In most cases the agendas of the people responsible are sadly no more than to be someone in chess locally and perhaps also to be able to curry or trade favours, again it being all about themselves; the latest self-serving case in point being of course how the Johor Open came about and will continue to be.

Besides these, there are also various competitions, from international-rated events such as the one where the organiser cum arbiter also played, doing it to help his regular students get FIDE ratings and in the process even beating his own participating daughter in order to keep his self-proclaimed international standing.

Then there are events like the one organised by a group of syiok sendiri friends who are happy to every now and then redistribute their ratings by playing amongst themselves.

We, of course, also have the local rated events played over one day on a weekend run without any standard or supervision by simply anyone willing to pay the fees to the pocket of the MCF rating officer and by being “self-funded” as they call it, have often gone as far as to claim they are doing all a favour!

The entry fees are high, the prizes laughable (as low as 20 per cent of the collection) and as I have said before, naturally target kids, often with several age group categories but sadly as I have also said before, this is to make a few hundred easy ringgit every now and then for a day’s effort.

Finally we have what the Malaysian Chess Federation (MCF) does. It seems to exist just so certain officials can make money for themselves while the rest of the committee continues to accept what is going on rather than end such conflicts of interest.

The chess tournament at the Petaling Jaya Community Library last weekend. — file pic
The chess tournament at the Petaling Jaya Community Library last weekend. — file pic

Besides making a privately-owned national rating system all important, a national body has the right to award the various national titles and determine the selection of national representatives and this is in the hands of one person.

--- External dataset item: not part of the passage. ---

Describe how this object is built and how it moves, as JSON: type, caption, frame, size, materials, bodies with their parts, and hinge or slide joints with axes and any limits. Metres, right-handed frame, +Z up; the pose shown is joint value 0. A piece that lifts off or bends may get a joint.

His target? The kids and their generally helpless parents desperate to participate in and holiday at the numerous international youth events all over the world. These parents are usually charged ridiculous entry and administrative fees at inflated exchange rates, and there is often a need to pay for coaching services and/or the expenses of an accompanying official. It has been said that on occasion, free official hotel rooms given by organisers have also been sold!

Of course one can service the market fairly and professionally and still make a living! In the last couple of years there has been one particular organiser who would fall into the category of a local-rated event organiser who has managed to show how it should be done.

Mohd Fadli Zakaria, aka “Stonemaster”, runs a company called Cerdik Catur Enterprises and has gotten sponsorship which is now in the region of RM200,000 a year, not much one might say but still a sum 200,000 times more than what MCF has raised in sponsorship.

Fadli and his team are busy every weekend all over Selangor but they also organise in KL, Perak, Negri Sembilan, Malacca, in fact anywhere in Malaysia should someone need a chess event!

Last weekend I saw him in action at a very well-run Open tournament held over two days at the PJ Community Library which provided RM10,000 for prizes and is in its fifth year.

A fervent self-promoter who is not only proud of what he has achieved but also savvy with the use and value of social media, Fadli certainly has his detractors but every sen of sponsorship is returned to the participants as prizes and it is not an easy life making a living from low entry fees (when waived by the sponsor, he takes a small fee for his efforts) and in fact MCF, without lifting a finger to help, is the major beneficiary of his work through the collection of fees for ratings and regular grassroots activities.

* This is the personal opinion of the columnist.